| WORK INSTRUCTIONS |
Everything from the line with "with BuildSketch(plug_plane(plug_neck_z)) as" through the line with "if empty is" should be repeated exactly, both of those lines included, and nothing else.

★ ★ ★

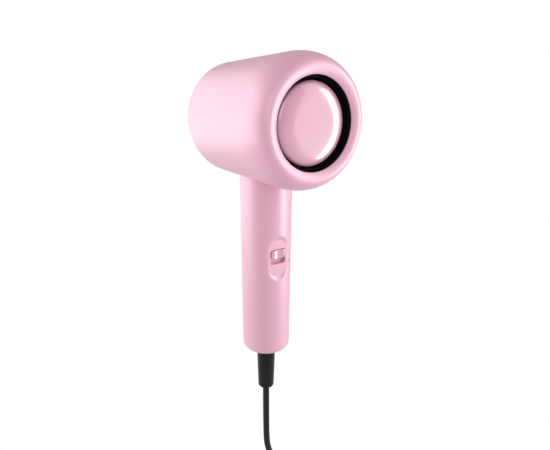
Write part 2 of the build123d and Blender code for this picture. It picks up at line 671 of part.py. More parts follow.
# ---------------------------------------------------------------- handle's core
with BuildPart() as handle_core:
    upright_rod(core_r, core_foot_z, head_z)
    upright_rod(core_in_r, core_foot_z + BRIDGE_T, head_z, mode=Mode.SUBTRACT)
    for z, thickness in ((rib_z, RIB_T), (bridge_z, BRIDGE_T)):
        upright_rod(core_in_r + 2 * SEAT, z, z + thickness)
    # the board's posts and the cord's saddle stand out from the back wall
    post_planes = [
        Plane(origin=(x, board_back, z), z_dir=(0, 1, 0)) for x in (-post_x, post_x) for z in post_zs
    ]
    for plane in post_planes:
        rod_from(plane, POST_R, sqrt(core_r**2 - (post_x + POST_R) ** 2) - board_back)
    block(
        (-CLAMP_W / 2, SEAT, core_foot_z),
        (CLAMP_W / 2, core_in_r - SADDLE_INSET, clamp_top),
    )
    # open front, for the switch and the board
    block(
        (-OPEN_W / 2, -2 * core_r, core_foot_z + OPEN_SILL),
        (OPEN_W / 2, 0, (board_top + rib_z) / 2),
        mode=Mode.SUBTRACT,
    )
    # the leads' way up, the lead of the ion generator, and the screws
    lead_slot(rib_z - OVERCUT, rib_z + RIB_T + OVERCUT)
    lead_slot(bridge_z - OVERCUT, bridge_top + OVERCUT)
    upright_rod(
        LEAD_R, bridge_z - OVERCUT, bridge_top + OVERCUT, mode=Mode.SUBTRACT, x=ION_LEAD_X, y=ion_lead_y
    )
    head_rod(LEAD_R + SEAT, -2 * core_r, 0, mode=Mode.SUBTRACT, x=ION_LEAD_X, z=ion_lead_z)
    for y in (-boss_y, boss_y):
        upright_rod(SCREW_R + SEAT, bridge_z - OVERCUT, bridge_top + OVERCUT, mode=Mode.SUBTRACT, y=y)
    upright_rod(cord_r + SEAT, core_foot_z - OVERCUT, clamp_top + OVERCUT, mode=Mode.SUBTRACT)
    for plane in post_planes:
        rod_from(plane, SCREW_R, POST_HOLE, mode=Mode.SUBTRACT)
    for x in (-clamp_screw_x, clamp_screw_x):
        seat = Plane(origin=(x, SEAT, clamp_z + CLAMP_H / 2), z_dir=(0, 1, 0))
        rod_from(seat, SCREW_R, CLAMP_HOLE, mode=Mode.SUBTRACT)
    head_rod(duct_r + SEAT, -FRONT_REACH, REAR_REACH, mode=Mode.SUBTRACT)
keep(handle_core, "handle_core")

with BuildPart() as neck_screws:
    neck_screw_length = BRIDGE_T + BRIDGE_DROP - BOSS_ROOF - SCREW_TIP
    for y in (-boss_y, boss_y):
        screw(neck_screw_length, Plane(origin=(0, y, bridge_z)))
keep(neck_screws, "neck_screws")

# ---------------------------------------------------------------- slide switch
with BuildPart() as slider_knob:
    with BuildSketch(Plane.XZ.offset(-shutter_back)) as shutter:
        with Locations((0, (shutter_top + shutter_foot) / 2)):
            Rectangle(SHUTTER_W, shutter_top - shutter_foot)
    extrude(shutter.sketch, amount=SHUTTER_T)
    with BuildSketch(Plane.XZ.offset(-shutter_front)) as knob:
        with Locations((0, knob_z)):
            RectangleRounded(KNOB_W, KNOB_H, WINDOW_ROUND - SLIP)
    extrude(knob.sketch, amount=shutter_front - knob_front_y)
    fillet(slider_knob.edges().group_by(Axis.Y)[0], KNOB_ROUND)
    # the thumb's dish, an upright hollow in the knob's face
    dish_y = knob_front_y - DISH_R + DISH_DEPTH
    upright_rod(DISH_R, knob_z - KNOB_H, knob_z + KNOB_H, mode=Mode.SUBTRACT, y=dish_y)
keep(slider_knob, "slider_knob")

with BuildPart() as switch_stem:
    block(
        (-STEM / 2, shutter_back, knob_z - STEM / 2),
        (STEM / 2, switch_back - SWITCH_FLOOR - SLIP, knob_z + STEM / 2),
    )
keep(switch_stem, "switch_stem")

with BuildPart() as slide_switch:
    block(
        (-SWITCH_W / 2, switch_front, slot_z - switch_h / 2),
        (SWITCH_W / 2, switch_back, slot_z + switch_h / 2),
    )
    block(
        (-STEM / 2 - SLIP, switch_front - OVERCUT, slot_z - slot_h / 2),
        (STEM / 2 + SLIP, switch_back - SWITCH_FLOOR, slot_z + slot_h / 2),
        mode=Mode.SUBTRACT,
    )
keep(slide_switch, "slide_switch")

# ---------------------------------------------------------------- circuit board and ion generator
with BuildPart() as circuit_board:
    block((-board_w / 2, switch_back, board_foot), (board_w / 2, board_back, board_top))
    for plane in post_planes:
        rod_from(plane.offset(-BOARD_T), SCREW_R + SEAT, BOARD_T, mode=Mode.SUBTRACT)
keep(circuit_board, "circuit_board")

with BuildPart() as board_screws:
    for plane in post_planes:
        screw(BOARD_T + POST_HOLE - SCREW_TIP, plane.offset(-BOARD_T))
keep(board_screws, "board_screws")

with BuildPart() as board_parts:
    with Locations((0, board_back, board_foot + RELAY_RISE)):
        Box(*RELAY, align=(Align.CENTER, Align.MIN, Align.MIN))
    first_resistor_z = board_foot + RELAY_RISE + RELAY[2] + RESISTOR_GAP
    for n in range(RESISTORS):
        with Locations((0, board_back + RESISTOR_R, first_resistor_z + RESISTOR_PITCH * n)):
            Cylinder(RESISTOR_R, RESISTOR_LENGTH, rotation=(0, 90, 0))
keep(board_parts, "board_parts")

with BuildPart() as ion_generator:
    block((-ION_HALF_W, ion_front, ion_foot), (ION_HALF_W, ion_back, ion_foot + ION_LENGTH))
    fillet(ion_generator.edges().filter_by(Axis.Z), ION_ROUND)
keep(ion_generator, "ion_generator")

with BuildPart() as ion_needle:
    upright_rod(NEEDLE_HOLDER_R, needle_foot_z, needle_holder_z, x=ION_LEAD_X, y=needle_y)
    upright_rod(NEEDLE_R, needle_holder_z, needle_holder_z + NEEDLE_LENGTH, x=ION_LEAD_X, y=needle_y)
keep(ion_needle, "ion_needle")

# ---------------------------------------------------------------- inner leads
with BuildPart() as ion_lead:
    tube_along(
        route(
            [
                (ION_LEAD_X, ion_lead_y, ion_foot + ION_LENGTH),
                (ION_LEAD_X, ion_lead_y, ion_lead_z),
                (ION_LEAD_X, needle_y, ion_lead_z),
                (ION_LEAD_X, needle_y, needle_foot_z),
            ],
            [ION_LEAD_BEND, ION_LEAD_BEND],
        ),
        ION_LEAD_R,
    )
keep(ion_lead, "ion_lead")


def board_lead(x, start, end, radius):
    """A lead that leaves the back of the board at start and turns to end, level with the handle's axis."""
    bend = min(LEAD_BEND, 0.45 * -board_back)
    tube_along(route([(x, board_back, start), (x, 0, start), (x, 0, end)], [bend]), radius)


with BuildPart() as heater_leads:
    for x in HEATER_LEAD_XS:
        board_lead(x, board_top - LEAD_JOINT, head_z - MICA_T / 2, LEAD_R)
keep(heater_leads, "heater_leads")

with BuildPart() as motor_leads:
    for x in MOTOR_LEAD_XS:
        board_lead(x, board_top - LEAD_JOINT, head_z - TERMINAL_DROP, MOTOR_LEAD_R)
keep(motor_leads, "motor_leads")

with BuildPart() as mains_leads:
    for x in (-MAINS_LEAD_X, MAINS_LEAD_X):
        board_lead(x, board_foot + MAINS_LEAD_RISE, tail_top, MAINS_LEAD_R)
keep(mains_leads, "mains_leads")

# ---------------------------------------------------------------- cord anchor
with BuildPart() as cord_clamp:
    block((-CLAMP_W / 2, -CLAMP_REACH, clamp_z), (CLAMP_W / 2, -SEAT, clamp_top))
    upright_rod(cord_r + SEAT, clamp_z - OVERCUT, clamp_top + OVERCUT, mode=Mode.SUBTRACT)
    for x in (-clamp_screw_x, clamp_screw_x):
        head_rod(SCREW_R + SEAT, -CLAMP_REACH, 0, mode=Mode.SUBTRACT, x=x, z=clamp_z + CLAMP_H / 2)
keep(cord_clamp, "cord_clamp")

with BuildPart() as clamp_screws:
    for x in (-clamp_screw_x, clamp_screw_x):
        seat = Plane(origin=(x, -CLAMP_REACH, clamp_z + CLAMP_H / 2), z_dir=(0, 1, 0))
        screw(CLAMP_REACH + CLAMP_HOLE - SCREW_TIP, seat)
keep(clamp_screws, "clamp_screws")

with BuildPart() as strain_relief:
    with BuildSketch(Plane.XZ):
        with BuildLine():
            neck_top = foot_z + FOOT_T
            Polyline(
                (cord_r + SEAT, relief_end_z),
                (RELIEF_END_R - RELIEF_CHAMFER, relief_end_z),
                (RELIEF_END_R, relief_end_z + RELIEF_CHAMFER),
                (RELIEF_TOP_R, foot_z),
                (RELIEF_NECK_R, foot_z),
                (RELIEF_NECK_R, neck_top),
                (RELIEF_FLANGE_R, neck_top),
                (RELIEF_FLANGE_R, neck_top + RELIEF_FLANGE_T),
                (cord_r + SEAT, neck_top + RELIEF_FLANGE_T),
                close=True,
            )
        make_face()
    revolve(axis=Axis.Z)
keep(strain_relief, "strain_relief")

with BuildPart() as lead_tail:
    upright_rod(cord_r, relief_end_z, tail_top)
keep(lead_tail, "lead_tail")

# ---------------------------------------------------------------- mains lead, hanging
# across and up: down from the strain relief, then round to the right side of the coil
cord_points = [
    (0.0, relief_end_z),
    (0.0, head_z - 250.0),
    (1.0, head_z - 287.0),
    (16.5, head_z - 312.0),
    (32.0, head_z - 332.0),
    (COIL_OUTER, coil_z),
]


def corner_radii(points):
    """The largest arc that each corner's two runs allow."""
    runs = [Vector(*b) - Vector(*a) for a, b in zip(points, points[1:])]
    return [
        0.45 * min(a.length, b.length) / tan(radians(a.get_angle(b)) / 2)
        for a, b in zip(runs, runs[1:])
    ]


cord_radii = corner_radii(cord_points)
print("cord tube radii:", [round(radius, 1) for radius in cord_radii])
cord_path = route([(x, 0, z) for x, z in cord_points], cord_radii)
with BuildPart() as cord_tube:
    tube_along(cord_path, cord_r)
print("cord tube length:", round(cord_path.length, 1))
print("volume against section times length:", cord_tube.part.volume / (pi * cord_r**2 * cord_path.length))
keep(cord_tube, "cord_tube")

coil_back = (COIL_ROWS - 1) * COIL_PITCH
coil_depth = coil_back + CORD_D
coil_thickness = COIL_OUTER - COIL_INNER + CORD_D
coil_mid_r = (COIL_OUTER + COIL_INNER) / 2
coil_axis = Axis((0, 0, coil_z), (0, 1, 0))
with BuildPart() as cord_coil:
    with BuildSketch(Plane.YZ):
        with Locations((coil_back / 2, coil_z + coil_mid_r)):
            RectangleRounded(coil_depth, coil_thickness, cord_r - SEAT)
    revolve(axis=coil_axis)
keep(cord_coil, "cord_coil")

tie_angle = degrees(TIE_W / coil_mid_r)
tie_start = radians(-TIE_TURN - tie_angle / 2)
tie_plane = Plane(origin=(0, 0, coil_z), x_dir=(0, 1, 0), z_dir=(cos(tie_start), 0, -sin(tie_start)))
with BuildPart() as cord_tie:
    with BuildSketch(tie_plane):
        with Locations((coil_back / 2, coil_mid_r)):
            tie_in = (coil_depth + 2 * SEAT, coil_thickness + 2 * SEAT)
            RectangleRounded(tie_in[0] + 2 * TIE_T, tie_in[1] + 2 * TIE_T, cord_r + TIE_T)
            RectangleRounded(*tie_in, cord_r, mode=Mode.SUBTRACT)
    revolve(axis=coil_axis, revolution_arc=tie_angle)
keep(cord_tie, "cord_tie")

with BuildPart() as cord_tail:
    upright_rod(cord_r, plug_z, coil_z, x=COIL_OUTER, y=coil_back)
keep(cord_tail, "cord_tail")

# ---------------------------------------------------------------- plug
plug_neck_z = plug_z - PLUG_RELIEF
plug_face_top = plug_neck_z - PLUG_TAPER
plug_face_z = plug_face_top - PLUG_FACE_LENGTH


def plug_plane(z):
    """A level plane across the plug at height z."""
    return Plane(origin=(COIL_OUTER, coil_back, z))


with BuildPart() as plug_body:
    with BuildSketch(plug_plane(plug_face_z)) as plug_outline:
        RectangleRounded(*PLUG_FACE, PLUG_CORNER)
    extrude(plug_outline.sketch, amount=PLUG_FACE_LENGTH)
    fillet(plug_body.edges().group_by(Axis.Z)[0], PLUG_EDGE)
    with BuildSketch(plug_plane(plug_face_top)) as shoulder:
        RectangleRounded(*PLUG_FACE, PLUG_CORNER)
    with BuildSketch(plug_plane(plug_neck_z)) as neck:
        RectangleRounded(*PLUG_NECK, PLUG_NECK_CORNER)
    loft([shoulder.sketch, neck.sketch])
    with Locations(plug_plane(plug_neck_z)):
        Cone(*PLUG_RELIEF_R, PLUG_RELIEF, align=(Align.CENTER, Align.CENTER, Align.MIN))
keep(plug_body, "plug_body")

with BuildPart() as plug_pins:
    with Locations(plug_plane(plug_face_z)):
        with GridLocations(0, PIN_SPACING, 1, 2):
            Cylinder(PIN_R, PIN_LENGTH, align=(Align.CENTER, Align.CENTER, Align.MAX))
    fillet(plug_pins.edges().group_by(Axis.Z)[0], PIN_ROUND)
keep(plug_pins, "plug_pins")
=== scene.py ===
"""The hair dryer's looks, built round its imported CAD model: soft-touch shells, a glossy outlet cap,
a black duct and the mains lead, which hangs down and is put away in a tied coil."""
import json
import math

import bmesh
import bpy
from mathutils import Matrix, Vector


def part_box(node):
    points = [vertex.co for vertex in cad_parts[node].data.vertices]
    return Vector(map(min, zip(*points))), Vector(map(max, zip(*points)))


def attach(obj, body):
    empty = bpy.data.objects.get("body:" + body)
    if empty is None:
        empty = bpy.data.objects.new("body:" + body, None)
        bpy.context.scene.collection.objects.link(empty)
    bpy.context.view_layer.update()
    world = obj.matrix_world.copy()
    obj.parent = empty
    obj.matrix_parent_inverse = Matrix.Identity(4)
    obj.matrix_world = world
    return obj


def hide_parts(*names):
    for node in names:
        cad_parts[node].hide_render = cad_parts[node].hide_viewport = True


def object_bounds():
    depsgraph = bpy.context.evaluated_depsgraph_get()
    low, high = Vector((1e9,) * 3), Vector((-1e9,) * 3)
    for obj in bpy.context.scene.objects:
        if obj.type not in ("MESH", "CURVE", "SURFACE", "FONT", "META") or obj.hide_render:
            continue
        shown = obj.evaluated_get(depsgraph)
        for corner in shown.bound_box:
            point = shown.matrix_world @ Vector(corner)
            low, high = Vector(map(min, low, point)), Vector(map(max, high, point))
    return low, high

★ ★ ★

| SOLUTION |
    with BuildSketch(plug_plane(plug_neck_z)) as neck:
        RectangleRounded(*PLUG_NECK, PLUG_NECK_CORNER)
    loft([shoulder.sketch, neck.sketch])
    with Locations(plug_plane(plug_neck_z)):
        Cone(*PLUG_RELIEF_R, PLUG_RELIEF, align=(Align.CENTER, Align.CENTER, Align.MIN))
keep(plug_body, "plug_body")

with BuildPart() as plug_pins:
    with Locations(plug_plane(plug_face_z)):
        with GridLocations(0, PIN_SPACING, 1, 2):
            Cylinder(PIN_R, PIN_LENGTH, align=(Align.CENTER, Align.CENTER, Align.MAX))
    fillet(plug_pins.edges().group_by(Axis.Z)[0], PIN_ROUND)
keep(plug_pins, "plug_pins")
=== scene.py ===
"""The hair dryer's looks, built round its imported CAD model: soft-touch shells, a glossy outlet cap,
a black duct and the mains lead, which hangs down and is put away in a tied coil."""
import json
import math

import bmesh
import bpy
from mathutils import Matrix, Vector


def part_box(node):
    points = [vertex.co for vertex in cad_parts[node].data.vertices]
    return Vector(map(min, zip(*points))), Vector(map(max, zip(*points)))


def attach(obj, body):
    empty = bpy.data.objects.get("body:" + body)
    if empty is None:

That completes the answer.